▶ [Given request]:
Everything in the listing should be restated word for word.

══ Dataset extract

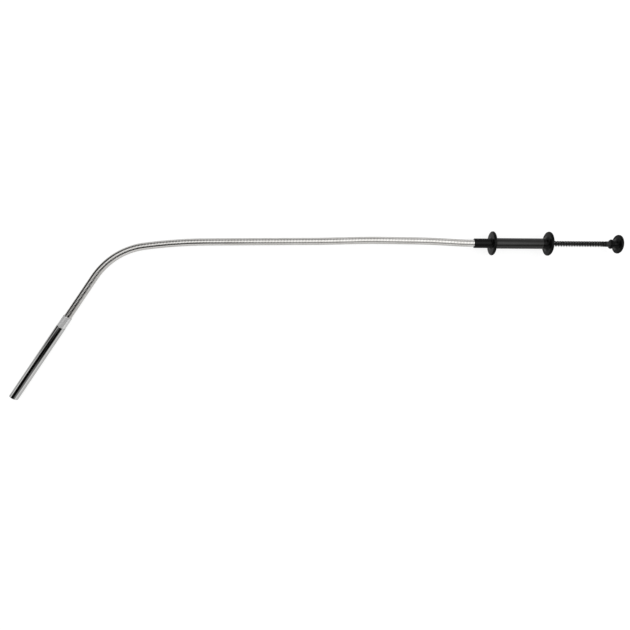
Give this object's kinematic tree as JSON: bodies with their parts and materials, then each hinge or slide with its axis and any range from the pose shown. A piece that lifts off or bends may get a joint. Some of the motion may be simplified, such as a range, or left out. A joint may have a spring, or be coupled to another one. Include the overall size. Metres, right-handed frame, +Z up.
{
  "type": "flexible claw pick-up tool",
  "caption": "Flexible claw pick-up tool: a sprung thumb button pushes a wire through a bend-and-stay wound shaft, and spring claws spread from the tube at its tip.",
  "frame": {"origin": "bottom centre of the bounding box, on the bench that the tool lies on", "axes": "+X from the tip's side towards the thumb button, +Z up from the bench, +Y away from the side that the tip is bent to"},
  "size_m": [0.539, 0.1522, 0.0224],
  "materials": {
    "black_moulding": "moulded black plastic, smooth, slightly worn at the rims",
    "black_barrel": "satin black enamel on a steel tube",
    "black_spring": "black oiled spring wire",
    "dark_steel": "blackened steel",
    "wound_steel": "close-wound bright wire",
    "inner_coil_steel": "plain spring steel",
    "pale_liner": "natural slippery plastic",
    "drawn_wire": "drawn wire",
    "bright_ferrule": "bright nickel plate",
    "polished_tube": "polished stainless tube",
    "turned_brass": "turned brass",
    "claw_wire": "spring wire"
  },
  "bodies": {
    "tool_body": {"nose_flange": "black_moulding", "grip_barrel": "black_barrel", "rear_flange": "black_moulding", "rod_guide_bush": "turned_brass", "spring_washer": "dark_steel", "return_spring": "black_spring", "shaft_winding": "wound_steel", "shaft_core_coil": "inner_coil_steel", "wire_liner": "pale_liner", "push_wire": "drawn_wire", "tip_ferrule": "bright_ferrule", "tip_tube": "polished_tube"},
    "plunger": {"thumb_button": "black_moulding", "seat_ferrule": "dark_steel", "plunger_rod": "dark_steel", "wire_coupler": "turned_brass"},
    "claw_carrier": {"claw_hub": "turned_brass", "wire_end_sleeve": "drawn_wire"},
    "claw_1": {"claw_1": "claw_wire"},
    "claw_2": {"claw_2": "claw_wire"},
    "claw_3": {"claw_3": "claw_wire"},
    "claw_4": {"claw_4": "claw_wire"}
  },
  "joints": [
    {"name": "plunger_slide", "type": "slide", "parent": "tool_body", "child": "plunger", "axis": [-0.9997, -0.0004, -0.0236], "range_m": [0, 0.022], "stiffness_N_per_m": 250, "springref_m": -0.01, "deforming": ["return_spring", "push_wire"]},
    {"name": "claw_carrier_slide", "type": "slide", "parent": "tool_body", "child": "claw_carrier", "axis": [-0.5521, -0.8337, 0.0125], "range_m": [0, 0.022]},
    {"name": "claw_1_spread", "type": "hinge", "parent": "claw_carrier", "child": "claw_1", "pos_m": [-0.25206, -0.05467, 0.00465], "axis": [-0.0236, 0.0306, 0.9993], "range_deg": [0, 14.12]},
    {"name": "claw_2_spread", "type": "hinge", "parent": "claw_carrier", "child": "claw_2", "pos_m": [-0.25309, -0.05398, 0.00581], "axis": [-0.8335, 0.5514, -0.0365], "range_deg": [0, 14.12]},
    {"name": "claw_3_spread", "type": "hinge", "parent": "claw_carrier", "child": "claw_3", "pos_m": [-0.25406, -0.05335, 0.00456], "axis": [0.0236, -0.0306, -0.9993], "range_deg": [0, 14.12]},
    {"name": "claw_4_spread", "type": "hinge", "parent": "claw_carrier", "child": "claw_4", "pos_m": [-0.25304, -0.05405, 0.00341], "axis": [0.8335, -0.5514, 0.0365], "range_deg": [0, 14.12]}
  ],
  "couplings": [
    {"joint": "claw_carrier_slide", "follows": "plunger_slide", "ratio": 1},
    {"joint": "claw_1_spread", "follows": "plunger_slide", "rad_per_m": 11.201},
    {"joint": "claw_2_spread", "follows": "plunger_slide", "rad_per_m": 11.201},
    {"joint": "claw_3_spread", "follows": "plunger_slide", "rad_per_m": 11.201},
    {"joint": "claw_4_spread", "follows": "plunger_slide", "rad_per_m": 11.201}
  ]
}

════

▶ [Solution for this exercise]:
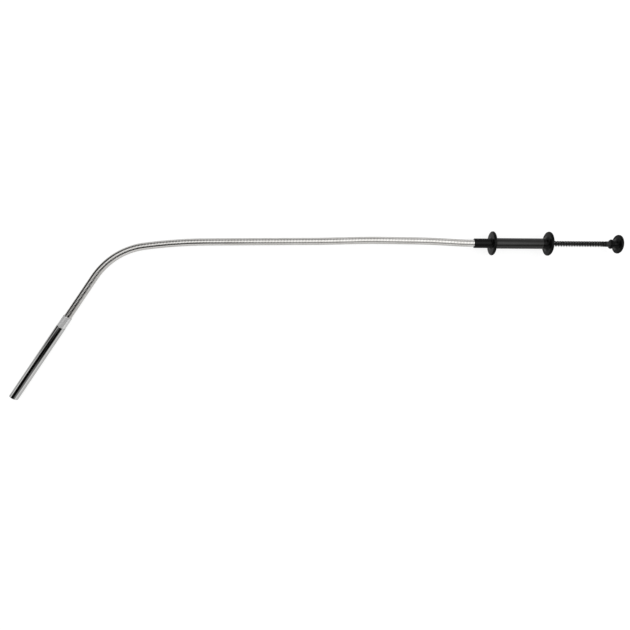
Give this object's kinematic tree as JSON: bodies with their parts and materials, then each hinge or slide with its axis and any range from the pose shown. A piece that lifts off or bends may get a joint. Some of the motion may be simplified, such as a range, or left out. A joint may have a spring, or be coupled to another one. Include the overall size. Metres, right-handed frame, +Z up.
{
  "type": "flexible claw pick-up tool",
  "caption": "Flexible claw pick-up tool: a sprung thumb button pushes a wire through a bend-and-stay wound shaft, and spring claws spread from the tube at its tip.",
  "frame": {"origin": "bottom centre of the bounding box, on the bench that the tool lies on", "axes": "+X from the tip's side towards the thumb button, +Z up from the bench, +Y away from the side that the tip is bent to"},
  "size_m": [0.539, 0.1522, 0.0224],
  "materials": {
    "black_moulding": "moulded black plastic, smooth, slightly worn at the rims",
    "black_barrel": "satin black enamel on a steel tube",
    "black_spring": "black oiled spring wire",
    "dark_steel": "blackened steel",
    "wound_steel": "close-wound bright wire",
    "inner_coil_steel": "plain spring steel",
    "pale_liner": "natural slippery plastic",
    "drawn_wire": "drawn wire",
    "bright_ferrule": "bright nickel plate",
    "polished_tube": "polished stainless tube",
    "turned_brass": "turned brass",
    "claw_wire": "spring wire"
  },
  "bodies": {
    "tool_body": {"nose_flange": "black_moulding", "grip_barrel": "black_barrel", "rear_flange": "black_moulding", "rod_guide_bush": "turned_brass", "spring_washer": "dark_steel", "return_spring": "black_spring", "shaft_winding": "wound_steel", "shaft_core_coil": "inner_coil_steel", "wire_liner": "pale_liner", "push_wire": "drawn_wire", "tip_ferrule": "bright_ferrule", "tip_tube": "polished_tube"},
    "plunger": {"thumb_button": "black_moulding", "seat_ferrule": "dark_steel", "plunger_rod": "dark_steel", "wire_coupler": "turned_brass"},
    "claw_carrier": {"claw_hub": "turned_brass", "wire_end_sleeve": "drawn_wire"},
    "claw_1": {"claw_1": "claw_wire"},
    "claw_2": {"claw_2": "claw_wire"},
    "claw_3": {"claw_3": "claw_wire"},
    "claw_4": {"claw_4": "claw_wire"}
  },
  "joints": [
    {"name": "plunger_slide", "type": "slide", "parent": "tool_body", "child": "plunger", "axis": [-0.9997, -0.0004, -0.0236], "range_m": [0, 0.022], "stiffness_N_per_m": 250, "springref_m": -0.01, "deforming": ["return_spring", "push_wire"]},
    {"name": "claw_carrier_slide", "type": "slide", "parent": "tool_body", "child": "claw_carrier", "axis": [-0.5521, -0.8337, 0.0125], "range_m": [0, 0.022]},
    {"name": "claw_1_spread", "type": "hinge", "parent": "claw_carrier", "child": "claw_1", "pos_m": [-0.25206, -0.05467, 0.00465], "axis": [-0.0236, 0.0306, 0.9993], "range_deg": [0, 14.12]},
    {"name": "claw_2_spread", "type": "hinge", "parent": "claw_carrier", "child": "claw_2", "pos_m": [-0.25309, -0.05398, 0.00581], "axis": [-0.8335, 0.5514, -0.0365], "range_deg": [0, 14.12]},
    {"name": "claw_3_spread", "type": "hinge", "parent": "claw_carrier", "child": "claw_3", "pos_m": [-0.25406, -0.05335, 0.00456], "axis": [0.0236, -0.0306, -0.9993], "range_deg": [0, 14.12]},
    {"name": "claw_4_spread", "type": "hinge", "parent": "claw_carrier", "child": "claw_4", "pos_m": [-0.25304, -0.05405, 0.00341], "axis": [0.8335, -0.5514, 0.0365], "range_deg": [0, 14.12]}
  ],
  "couplings": [
    {"joint": "claw_carrier_slide", "follows": "plunger_slide", "ratio": 1},
    {"joint": "claw_1_spread", "follows": "plunger_slide", "rad_per_m": 11.201},
    {"joint": "claw_2_spread", "follows": "plunger_slide", "rad_per_m": 11.201},
    {"joint": "claw_3_spread", "follows": "plunger_slide", "rad_per_m": 11.201},
    {"joint": "claw_4_spread", "follows": "plunger_slide", "rad_per_m": 11.201}
  ]
}